The application of section 23(e) of the same act (26 U.S.C.A. § 23 note) is also urged upon the court. This section provides as follows:

“(e) Losses by individuals. In the case of an individual, losses sustained during the taxable year and not compensated for by insurance or otherwise—
“(1) if incurred in trade or business; or
“(2) if incurred in any transaction entered into for profit, though not connected with the trade or business.”

The court, however, is of the opinion that the expenditure is not a loss, and it will therefore confine its discussion to the former statute. Kornhauser v. United States, 276 U.S. 145, 48 S.Ct. 219, 72 L.Ed. 505.

It has been argued that a trustee is not engaged in a trade or business and for that reason the statute above quoted is inapplicable. A determination of this problem will not be dispositive of the case at bar. The court is not concerned so much with a determination of whether a trusteeship is a trade or business, but, more specifically, is concerned with this problem: *919Whether the plaintiff may deduct from his individual income tax return attorney fees incurred in the preservation of his individual share of an estate.

In the case of Kornhauser v. United States, 276 U.S. 145, 48 S.Ct. 219, 72 L.Ed. 505, the plaintiff sued to recover an income tax paid by reason of the disallowance as a deduction of an attorney’s fee incurred by him within the taxable year in the defense of a suit for an accounting instituted by a former partner. The defense to the suit was successful. Mr. Justice Sutherland, in upholding the right of the taxpayer to deduct as a business expense the dis-bursement for attorney fees, referred to various decisions of the Bureau of Internal Revenue and of the Board of Tax Appeals which permitted legal expenses to be deducted, and said (at page 153 of 276 U.S., 48 S.Ct. 219, 220, 72 L.Ed. 505): “The basis of these holdings seems to be that where a suit or action against a taxpayer .is directly connected with, or, as otherwise stated (Appeal of Backer, 1 B.T.A. 214, 216), proximately resulted from, his business, the expense incurred is a business expense within the meaning of section 214 (a), subd. 1, of the act. These rulings seem to us to be sound and the principle upon which they rest covers the present case. If the expense had been incurred in an action to recover a fee from a client who refused to pay .it, the character of the expenditure as a business expense would not be doubted. In the application of the act we are unable to perceive any real distinction between an expenditure for attorney’s fees made to secure payment of the earnings of the business and a like expenditure to retain such earnings after their receipt. One is as directly connected with the business as the other.”

The plaintiff as a beneficiary in the instant case was in no business as was the plaintiff in the foregoing case, and for that reason the two cases are not analogous.

The plaintiff cites the case of Kottemann v.
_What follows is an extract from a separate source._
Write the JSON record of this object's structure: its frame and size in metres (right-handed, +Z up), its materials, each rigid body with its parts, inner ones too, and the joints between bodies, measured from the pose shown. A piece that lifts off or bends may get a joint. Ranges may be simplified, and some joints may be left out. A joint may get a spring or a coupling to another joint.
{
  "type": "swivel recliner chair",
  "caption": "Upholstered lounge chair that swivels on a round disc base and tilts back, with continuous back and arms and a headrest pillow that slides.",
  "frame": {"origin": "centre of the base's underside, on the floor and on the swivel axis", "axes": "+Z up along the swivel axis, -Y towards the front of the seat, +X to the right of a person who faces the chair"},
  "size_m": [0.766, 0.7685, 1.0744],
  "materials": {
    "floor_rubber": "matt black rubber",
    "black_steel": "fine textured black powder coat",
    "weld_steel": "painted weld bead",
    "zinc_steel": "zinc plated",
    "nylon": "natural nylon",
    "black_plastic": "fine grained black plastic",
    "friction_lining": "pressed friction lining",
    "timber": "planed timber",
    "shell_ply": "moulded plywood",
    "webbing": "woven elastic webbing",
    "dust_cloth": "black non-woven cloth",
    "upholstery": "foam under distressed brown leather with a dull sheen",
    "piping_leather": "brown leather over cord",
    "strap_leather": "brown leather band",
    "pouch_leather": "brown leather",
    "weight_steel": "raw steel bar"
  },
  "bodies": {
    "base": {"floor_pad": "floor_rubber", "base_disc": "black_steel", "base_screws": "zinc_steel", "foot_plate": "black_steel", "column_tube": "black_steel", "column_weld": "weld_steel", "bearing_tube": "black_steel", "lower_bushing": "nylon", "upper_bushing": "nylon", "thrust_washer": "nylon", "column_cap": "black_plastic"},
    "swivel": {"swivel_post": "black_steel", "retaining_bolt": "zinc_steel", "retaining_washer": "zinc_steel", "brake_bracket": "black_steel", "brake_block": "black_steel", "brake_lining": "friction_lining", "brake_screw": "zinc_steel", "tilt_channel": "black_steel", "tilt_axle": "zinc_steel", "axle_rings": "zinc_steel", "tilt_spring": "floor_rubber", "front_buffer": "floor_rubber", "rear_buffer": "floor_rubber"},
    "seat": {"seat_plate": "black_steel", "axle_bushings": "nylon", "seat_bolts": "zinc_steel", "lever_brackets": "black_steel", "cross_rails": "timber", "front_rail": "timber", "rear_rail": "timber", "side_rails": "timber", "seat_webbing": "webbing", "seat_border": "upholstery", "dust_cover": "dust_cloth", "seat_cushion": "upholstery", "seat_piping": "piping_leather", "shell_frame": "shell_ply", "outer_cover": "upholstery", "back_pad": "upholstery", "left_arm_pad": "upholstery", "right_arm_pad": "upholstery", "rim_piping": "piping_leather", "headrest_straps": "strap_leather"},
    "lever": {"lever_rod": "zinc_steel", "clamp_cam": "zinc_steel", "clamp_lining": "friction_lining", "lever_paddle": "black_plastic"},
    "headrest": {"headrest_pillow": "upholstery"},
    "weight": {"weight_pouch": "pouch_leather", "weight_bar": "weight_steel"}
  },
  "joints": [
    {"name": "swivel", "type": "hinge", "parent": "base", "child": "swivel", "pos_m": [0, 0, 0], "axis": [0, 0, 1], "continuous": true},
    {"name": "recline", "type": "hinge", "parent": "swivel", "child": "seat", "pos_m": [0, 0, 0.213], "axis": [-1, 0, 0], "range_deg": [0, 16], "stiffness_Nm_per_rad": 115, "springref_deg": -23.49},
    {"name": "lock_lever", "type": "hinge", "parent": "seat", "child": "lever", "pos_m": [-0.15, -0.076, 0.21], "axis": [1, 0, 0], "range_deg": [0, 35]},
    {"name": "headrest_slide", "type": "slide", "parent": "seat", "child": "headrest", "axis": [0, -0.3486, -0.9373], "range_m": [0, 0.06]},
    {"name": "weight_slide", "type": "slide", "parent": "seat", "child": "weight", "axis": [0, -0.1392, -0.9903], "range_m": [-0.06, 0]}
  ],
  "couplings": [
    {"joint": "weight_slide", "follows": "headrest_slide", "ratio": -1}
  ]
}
Commissioner (C.C.A.) 81 F.(2d) 621, wherein the taxpayer was in the employ of Julian Petroleum Corporation, and in his official capacity’ had done certain acts which had caused him to be indicted. He also alludes to a further case involving a criminal indictment, Commissioner v. People’s Pittsburg Trust Co. (C.C.A.) 60 F.(2d) 187, wherein the taxpayer, as chairman of the board of directors of the Crucible Steel Company of America, signed and made affidavit to the income 'tax returns of that corporation. The execution of said returns in this manner was one of his many duties. The returns thus executed were deemed fraudulent by the government, with the result that the taxpayer was indicted. The plaintiffs in each of these suits incurred .attorneys’ fees and incidental expenses in defending these criminal cases, which they claimed as deductions in their tax returns. i'he courts held that the said attorneys’ fees and other disbursements were not personal but constituted ordinary and necessary expenses which were deductible. Again, these situations are entirely distinguishable from the situation of the plaintiff in this case. There the courts held the expenses incurred and paid out by them to be necessary because the acts were performed by the taxpayers in carrying oft their trades or businesses. That, however, is not the case at bar. Here the business of the trust had been terminated and distribution of the estate had been effected. Plaintiff was interested in preserving the status quo of the distribution purely from a personal standpoint. The expenses incurred in his defense to the action by Charles Burnham Squier were for his individual, and not his official, protection. If these expenses had been incurred in his official capacity the estate should save him harmless, and then it would be the estate’s deduction, if any there should be. The court, however, is not concerned with that point, as the estate is not claiming the deduction.

Since the attorney fees were incurred in furtherance of the plaintiff’s personal benefit, it follows that the case of Hutchings v. Burnet, Commissioner of Internal Revenue, 61 App.D.C. 109, 58 F.(2d) 514, is controlling. In that case the taxpayer joined in a suit to contest a will in which a settlement was effected. Thereafter the same taxpayer was sued in respect to the title to certain property and successfully defended the action. The legal expenses incurred in these two actions were claimed as a deduction in the taxpayer’s individual return. The court, among other things, held that these expenditures affected only her personal interests in the estate and were not deductible.

The court finds further authority to support its conclusion in the case of Lindley v. Commissioner of Internal Revenue (C.C.A.) 63 F.(2d) 807, 808, wherein an administrator paid the taxes assessed against the estate and lost in a suit for a *920recovery thereof. Thereupon the petitioner joined with some of the other heirs in taking an appeal in the name of the administrator, and obtained a reversal of the judgment. The petitioner deducted the attorney fees incurred in the prosecution of her appeal. This deduction was disallowed. The court stated: “In this case, however, the petitioner was acting only to secure her own personal rights as an heir at law, even though she and the others did so in the name of the administrator.”

In the instant case plaintiff was likewise acting to secure his personal rights in the estate. Accordingly, judgment will be entered for the defendant.